*DATA LINES*
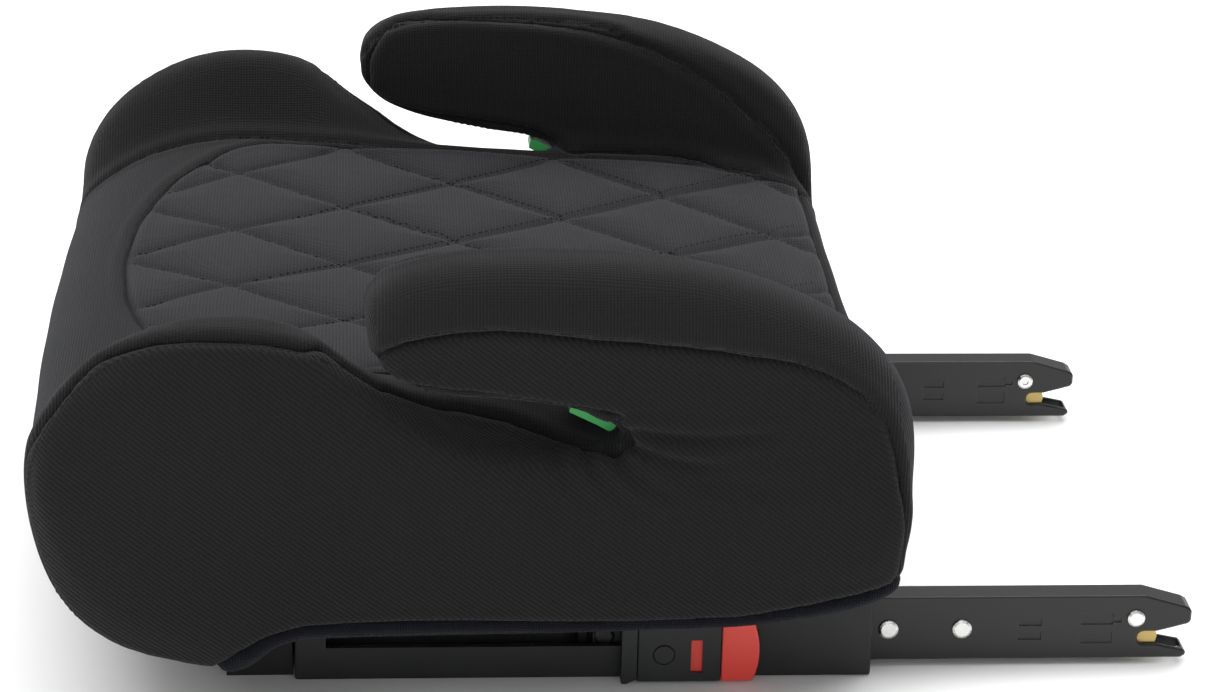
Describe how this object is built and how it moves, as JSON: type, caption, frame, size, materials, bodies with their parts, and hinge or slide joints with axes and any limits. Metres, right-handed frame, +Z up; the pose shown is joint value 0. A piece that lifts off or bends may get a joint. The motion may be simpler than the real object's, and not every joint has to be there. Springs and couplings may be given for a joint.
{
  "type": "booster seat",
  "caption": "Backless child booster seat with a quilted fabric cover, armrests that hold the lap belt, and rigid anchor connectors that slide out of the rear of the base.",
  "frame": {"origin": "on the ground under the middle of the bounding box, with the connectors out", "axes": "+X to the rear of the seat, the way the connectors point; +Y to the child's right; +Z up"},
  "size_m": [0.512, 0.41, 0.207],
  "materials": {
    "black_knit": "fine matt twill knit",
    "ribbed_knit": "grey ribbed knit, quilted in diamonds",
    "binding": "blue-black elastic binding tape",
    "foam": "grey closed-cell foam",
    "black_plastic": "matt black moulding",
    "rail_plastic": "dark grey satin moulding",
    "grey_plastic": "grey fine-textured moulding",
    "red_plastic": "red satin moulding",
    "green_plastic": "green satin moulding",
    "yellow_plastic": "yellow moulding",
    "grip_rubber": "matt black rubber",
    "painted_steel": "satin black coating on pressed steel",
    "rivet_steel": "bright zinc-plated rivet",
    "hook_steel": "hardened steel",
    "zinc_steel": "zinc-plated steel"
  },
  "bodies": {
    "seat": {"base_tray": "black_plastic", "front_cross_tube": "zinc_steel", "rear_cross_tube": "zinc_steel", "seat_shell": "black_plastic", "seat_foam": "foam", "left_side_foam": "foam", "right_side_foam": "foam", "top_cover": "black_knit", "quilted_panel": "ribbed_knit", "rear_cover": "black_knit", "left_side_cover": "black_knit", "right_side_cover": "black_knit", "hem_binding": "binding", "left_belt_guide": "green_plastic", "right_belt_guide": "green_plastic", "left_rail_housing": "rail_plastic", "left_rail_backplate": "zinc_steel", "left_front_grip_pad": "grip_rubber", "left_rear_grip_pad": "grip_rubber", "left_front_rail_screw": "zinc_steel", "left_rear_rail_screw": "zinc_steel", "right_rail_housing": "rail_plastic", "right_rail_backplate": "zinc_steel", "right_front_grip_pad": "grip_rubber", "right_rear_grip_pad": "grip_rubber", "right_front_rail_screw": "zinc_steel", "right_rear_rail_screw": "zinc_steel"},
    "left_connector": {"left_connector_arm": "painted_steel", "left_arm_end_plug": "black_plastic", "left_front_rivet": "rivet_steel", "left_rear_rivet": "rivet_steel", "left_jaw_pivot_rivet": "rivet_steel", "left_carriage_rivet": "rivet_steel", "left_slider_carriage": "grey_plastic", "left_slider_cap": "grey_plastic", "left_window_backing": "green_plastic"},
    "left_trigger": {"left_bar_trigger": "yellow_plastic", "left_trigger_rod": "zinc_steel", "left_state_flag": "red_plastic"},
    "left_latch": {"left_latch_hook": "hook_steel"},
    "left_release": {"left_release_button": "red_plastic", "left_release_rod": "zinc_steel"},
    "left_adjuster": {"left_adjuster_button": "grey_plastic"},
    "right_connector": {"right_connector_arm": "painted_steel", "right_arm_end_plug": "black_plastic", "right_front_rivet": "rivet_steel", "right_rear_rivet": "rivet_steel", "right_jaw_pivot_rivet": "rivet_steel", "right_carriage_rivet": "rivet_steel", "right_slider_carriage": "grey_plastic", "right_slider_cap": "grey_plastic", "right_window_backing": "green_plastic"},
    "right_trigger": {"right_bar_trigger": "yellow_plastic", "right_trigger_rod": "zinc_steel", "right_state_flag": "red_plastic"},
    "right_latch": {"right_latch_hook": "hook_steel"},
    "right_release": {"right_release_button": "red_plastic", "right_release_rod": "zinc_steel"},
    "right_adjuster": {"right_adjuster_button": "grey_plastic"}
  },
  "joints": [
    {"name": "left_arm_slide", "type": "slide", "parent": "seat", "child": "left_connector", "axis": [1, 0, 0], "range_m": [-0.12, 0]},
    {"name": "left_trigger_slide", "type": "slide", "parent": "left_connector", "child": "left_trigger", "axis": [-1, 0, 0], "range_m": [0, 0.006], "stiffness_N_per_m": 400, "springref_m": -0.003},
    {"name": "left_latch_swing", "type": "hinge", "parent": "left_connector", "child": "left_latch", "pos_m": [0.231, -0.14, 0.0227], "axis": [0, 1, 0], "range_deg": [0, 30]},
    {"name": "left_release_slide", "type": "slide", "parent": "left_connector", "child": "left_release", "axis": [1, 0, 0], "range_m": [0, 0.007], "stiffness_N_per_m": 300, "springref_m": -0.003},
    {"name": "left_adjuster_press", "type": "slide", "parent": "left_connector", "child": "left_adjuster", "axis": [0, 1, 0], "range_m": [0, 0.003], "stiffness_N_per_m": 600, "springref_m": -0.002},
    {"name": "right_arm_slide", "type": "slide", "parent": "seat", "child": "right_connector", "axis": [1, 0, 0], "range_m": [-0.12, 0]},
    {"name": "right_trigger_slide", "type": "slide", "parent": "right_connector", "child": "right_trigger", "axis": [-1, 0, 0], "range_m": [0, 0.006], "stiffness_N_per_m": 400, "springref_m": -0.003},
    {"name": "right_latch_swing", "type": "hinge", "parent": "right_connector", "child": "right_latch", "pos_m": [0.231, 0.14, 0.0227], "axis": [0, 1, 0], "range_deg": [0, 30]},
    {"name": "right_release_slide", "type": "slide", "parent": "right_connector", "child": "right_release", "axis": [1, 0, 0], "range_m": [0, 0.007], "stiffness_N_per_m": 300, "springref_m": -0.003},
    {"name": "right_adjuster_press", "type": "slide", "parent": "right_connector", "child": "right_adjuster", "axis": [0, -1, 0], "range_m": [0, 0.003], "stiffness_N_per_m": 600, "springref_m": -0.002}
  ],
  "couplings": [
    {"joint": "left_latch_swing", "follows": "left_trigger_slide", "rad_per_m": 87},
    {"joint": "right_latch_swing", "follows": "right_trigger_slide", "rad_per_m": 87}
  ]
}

*TASK STATEMENT*
Quote the listing in full, please, keeping every line exact.

*OUTPUT*
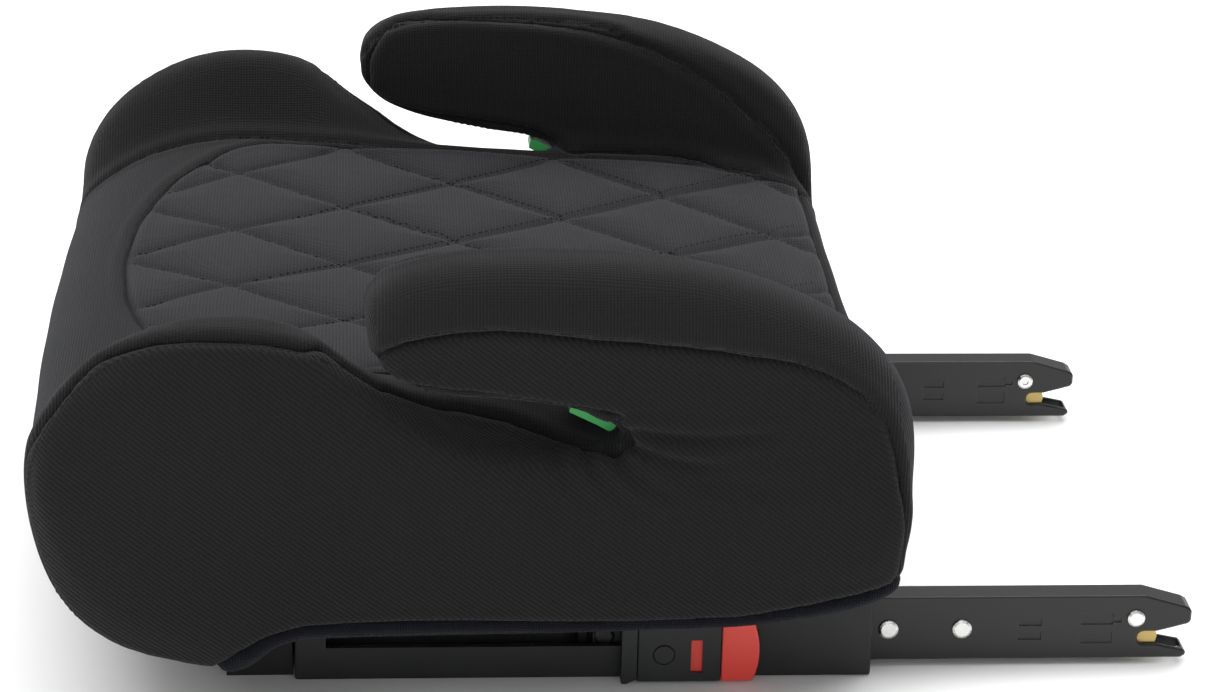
Describe how this object is built and how it moves, as JSON: type, caption, frame, size, materials, bodies with their parts, and hinge or slide joints with axes and any limits. Metres, right-handed frame, +Z up; the pose shown is joint value 0. A piece that lifts off or bends may get a joint. The motion may be simpler than the real object's, and not every joint has to be there. Springs and couplings may be given for a joint.
{
  "type": "booster seat",
  "caption": "Backless child booster seat with a quilted fabric cover, armrests that hold the lap belt, and rigid anchor connectors that slide out of the rear of the base.",
  "frame": {"origin": "on the ground under the middle of the bounding box, with the connectors out", "axes": "+X to the rear of the seat, the way the connectors point; +Y to the child's right; +Z up"},
  "size_m": [0.512, 0.41, 0.207],
  "materials": {
    "black_knit": "fine matt twill knit",
    "ribbed_knit": "grey ribbed knit, quilted in diamonds",
    "binding": "blue-black elastic binding tape",
    "foam": "grey closed-cell foam",
    "black_plastic": "matt black moulding",
    "rail_plastic": "dark grey satin moulding",
    "grey_plastic": "grey fine-textured moulding",
    "red_plastic": "red satin moulding",
    "green_plastic": "green satin moulding",
    "yellow_plastic": "yellow moulding",
    "grip_rubber": "matt black rubber",
    "painted_steel": "satin black coating on pressed steel",
    "rivet_steel": "bright zinc-plated rivet",
    "hook_steel": "hardened steel",
    "zinc_steel": "zinc-plated steel"
  },
  "bodies": {
    "seat": {"base_tray": "black_plastic", "front_cross_tube": "zinc_steel", "rear_cross_tube": "zinc_steel", "seat_shell": "black_plastic", "seat_foam": "foam", "left_side_foam": "foam", "right_side_foam": "foam", "top_cover": "black_knit", "quilted_panel": "ribbed_knit", "rear_cover": "black_knit", "left_side_cover": "black_knit", "right_side_cover": "black_knit", "hem_binding": "binding", "left_belt_guide": "green_plastic", "right_belt_guide": "green_plastic", "left_rail_housing": "rail_plastic", "left_rail_backplate": "zinc_steel", "left_front_grip_pad": "grip_rubber", "left_rear_grip_pad": "grip_rubber", "left_front_rail_screw": "zinc_steel", "left_rear_rail_screw": "zinc_steel", "right_rail_housing": "rail_plastic", "right_rail_backplate": "zinc_steel", "right_front_grip_pad": "grip_rubber", "right_rear_grip_pad": "grip_rubber", "right_front_rail_screw": "zinc_steel", "right_rear_rail_screw": "zinc_steel"},
    "left_connector": {"left_connector_arm": "painted_steel", "left_arm_end_plug": "black_plastic", "left_front_rivet": "rivet_steel", "left_rear_rivet": "rivet_steel", "left_jaw_pivot_rivet": "rivet_steel", "left_carriage_rivet": "rivet_steel", "left_slider_carriage": "grey_plastic", "left_slider_cap": "grey_plastic", "left_window_backing": "green_plastic"},
    "left_trigger": {"left_bar_trigger": "yellow_plastic", "left_trigger_rod": "zinc_steel", "left_state_flag": "red_plastic"},
    "left_latch": {"left_latch_hook": "hook_steel"},
    "left_release": {"left_release_button": "red_plastic", "left_release_rod": "zinc_steel"},
    "left_adjuster": {"left_adjuster_button": "grey_plastic"},
    "right_connector": {"right_connector_arm": "painted_steel", "right_arm_end_plug": "black_plastic", "right_front_rivet": "rivet_steel", "right_rear_rivet": "rivet_steel", "right_jaw_pivot_rivet": "rivet_steel", "right_carriage_rivet": "rivet_steel", "right_slider_carriage": "grey_plastic", "right_slider_cap": "grey_plastic", "right_window_backing": "green_plastic"},
    "right_trigger": {"right_bar_trigger": "yellow_plastic", "right_trigger_rod": "zinc_steel", "right_state_flag": "red_plastic"},
    "right_latch": {"right_latch_hook": "hook_steel"},
    "right_release": {"right_release_button": "red_plastic", "right_release_rod": "zinc_steel"},
    "right_adjuster": {"right_adjuster_button": "grey_plastic"}
  },
  "joints": [
    {"name": "left_arm_slide", "type": "slide", "parent": "seat", "child": "left_connector", "axis": [1, 0, 0], "range_m": [-0.12, 0]},
    {"name": "left_trigger_slide", "type": "slide", "parent": "left_connector", "child": "left_trigger", "axis": [-1, 0, 0], "range_m": [0, 0.006], "stiffness_N_per_m": 400, "springref_m": -0.003},
    {"name": "left_latch_swing", "type": "hinge", "parent": "left_connector", "child": "left_latch", "pos_m": [0.231, -0.14, 0.0227], "axis": [0, 1, 0], "range_deg": [0, 30]},
    {"name": "left_release_slide", "type": "slide", "parent": "left_connector", "child": "left_release", "axis": [1, 0, 0], "range_m": [0, 0.007], "stiffness_N_per_m": 300, "springref_m": -0.003},
    {"name": "left_adjuster_press", "type": "slide", "parent": "left_connector", "child": "left_adjuster", "axis": [0, 1, 0], "range_m": [0, 0.003], "stiffness_N_per_m": 600, "springref_m": -0.002},
    {"name": "right_arm_slide", "type": "slide", "parent": "seat", "child": "right_connector", "axis": [1, 0, 0], "range_m": [-0.12, 0]},
    {"name": "right_trigger_slide", "type": "slide", "parent": "right_connector", "child": "right_trigger", "axis": [-1, 0, 0], "range_m": [0, 0.006], "stiffness_N_per_m": 400, "springref_m": -0.003},
    {"name": "right_latch_swing", "type": "hinge", "parent": "right_connector", "child": "right_latch", "pos_m": [0.231, 0.14, 0.0227], "axis": [0, 1, 0], "range_deg": [0, 30]},
    {"name": "right_release_slide", "type": "slide", "parent": "right_connector", "child": "right_release", "axis": [1, 0, 0], "range_m": [0, 0.007], "stiffness_N_per_m": 300, "springref_m": -0.003},
    {"name": "right_adjuster_press", "type": "slide", "parent": "right_connector", "child": "right_adjuster", "axis": [0, -1, 0], "range_m": [0, 0.003], "stiffness_N_per_m": 600, "springref_m": -0.002}
  ],
  "couplings": [
    {"joint": "left_latch_swing", "follows": "left_trigger_slide", "rad_per_m": 87},
    {"joint": "right_latch_swing", "follows": "right_trigger_slide", "rad_per_m": 87}
  ]
}